There is another work the Holy Spirit is doing that I have not heard mentioned and quite frankly I can’t say it is directly stated in the Scriptures. Yet, I do believe this work is true, I believe this work began 2000 years ago, and I also believe it is being done by the Spirit today. The work I speak of is the work of building a house. Starting in Exodus 35 and going on for the next few chapters, we see the preparation for and then the building of, the Tabernacle. In Exodus 35:30 we see a man named Betsal’el singled out as something of an architect and/or craftsman and who was called to work on the building of the Tabernacle. An interesting thing happens to this man to complete this task; God fills him with His Holy Spirit.
There is then precedent of God filling a man with His Holy Spirit to do a work like building a house of God as seen in Exodus. At this point you might be wondering what all of this has to do with the Upper Room or with our work today. Well, we too are building a house, or perhaps better stated, rebuilding a house!
Around 2900 years ago, after the death of King Solomon, Israel divided into two separate kingdoms. The Southern Kingdom became known as Judea and the Northern Kingdom became known as Israel. We have one nation that was once one family; it divided into two Kingdoms, and is referred throughout Scripture as two people, two houses, and even two sticks. A couple of hundred years after the division, Israel, the Northern Kingdom, composed of 9 full tribes plus half of Levi, was taken captive into Assyria as punishment for their stubborn heart and idolatrous ways. This event was first prophesied in Deut. 30:1-6, which includes the promise to one day be called back out of the nations where God scattered them, and when this happens, they would be given a circumcised heart so that they might properly show their love for God as well as live in a manner that pleases Him. So, from the Assyrian captivity, Israel was then scattered (as a farmer sows a field) as prophesied out into the nations. This would be, brothers and sisters, how God would begin to bring about the promise made to Abraham that he would be a father to many nations (Gen. 17:4-5).

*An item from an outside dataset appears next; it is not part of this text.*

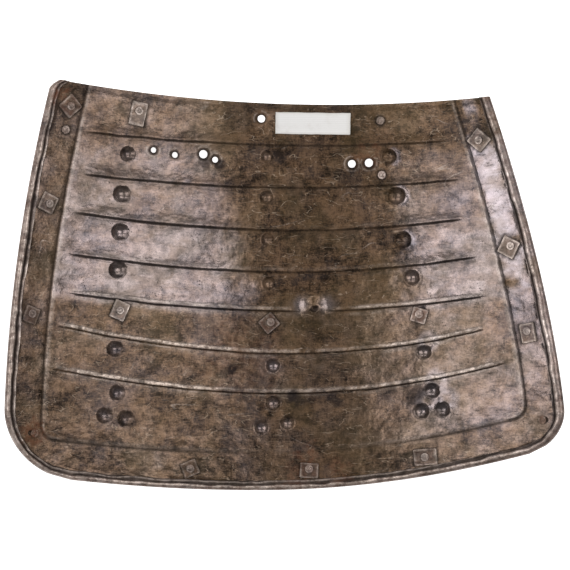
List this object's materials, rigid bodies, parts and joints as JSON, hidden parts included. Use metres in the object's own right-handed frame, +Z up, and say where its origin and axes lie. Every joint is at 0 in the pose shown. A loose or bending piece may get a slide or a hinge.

Moreover, it would also provide the means for the blessing over Ephraim to come to fruition (Gen. 48:19 – he would become a “multitude of nations”).
I personally believe that either we are descendants of these very people, or if we are not, we are at the very least like the foreigners who attached themselves to Israel coming out of Egypt who were to be treated as native born and ultimately assimilated into the tribes they traveled with. Why do I say this? The Northern Kingdom, Israel, having been scattered into the nations and promised to be returned by God, have been referred to as “The Lost Tribes” virtually since the event took place. They are also called the Lost Sheep and when Yeshua comes he says something rather unique:
Matthew 15:24 But he answered and said, I am not sent but unto the lost sheep of the house of Israel.
I can’t emphasize enough that there is a clear differentiation of people being referred to in regards to the new covenant. In Jeremiah 31:31-34 (and repeated in Hebrews 8:8-11) we see the covenant made (or renewed) with only the House of Judah (the Jews) AND the House of Israel, those lost in the nations. Yeshua said he came only to call the Lost Sheep of the House of Israel, not Judah. That is not to say that Judah does not need his work in reversing the curse of sin and death applied to them, they certainly do as proven by the fact that they still decay and die like everyone else. However, Judah, the “older brother” in the Parable of the Prodigal Son (Luke 15:11-32), didn’t leave the land of the Father. He wasn’t perfect, but he was not the one out in the nations giving no thought to God’s commandments or for that matter, to God at all. It was the Lost Sheep, the ones scattered into the nations as punishment – Israel in the nations – that gave no thought to God and His ways. This is why Yeshua says this:
Mark 2:17 When Yeshua heard it, he said unto them, They that are whole have no need of the physician, but they that are sick: I came not to call the righteous, but sinners to repentance.
He wasn’t coming to call the righteous, the ones that were at least trying to walk according to divine command; He came to call those living outside of divine command. That is how 1John 3:4 defines what sin is.
1 John 3:4 … every one practicing sin also practices lawlessness because sin is lawlessness [Greek: anomia – contempt for and violation of Torah – definition added].
So Judah, the older brother, who does need Messiah’s redemptive work applied to him, was not the target as much as those who lived without Torah (without the Law). Ephraim, the kingly tribe of the Northern Kingdom and a word used poetically throughout Scripture to describe Israel in the nations, was who Yeshua was coming to call. Again, “I have not been sent BUT to the lost sheep of the House of Israel.” We are those sheep, we have heard his voice and have come in faith and he said, “My sheep hear my voice.” (John 10:27)
So what is another function of the Holy Spirit? 2000 years ago, God sent His Spirit into the hearts of those He called out of the nations to begin a work that would take some time, the work of rebuilding the House of Israel. Just like Betsal’el in Exodus 35 who was filled with the Spirit of God to build the Tabernacle of God, so too has God filled the followers of Yeshua with His Spirit to build a House, the House of Israel, in whom God dwells. When the work is complete, when the time of Israel in the nations is complete (see Rom. 11:25 and Luke 21:24), then the focus will shift from building one house, to the reunification of both Houses. And that is a process, brethren; I very much believe we see beginning to happen today.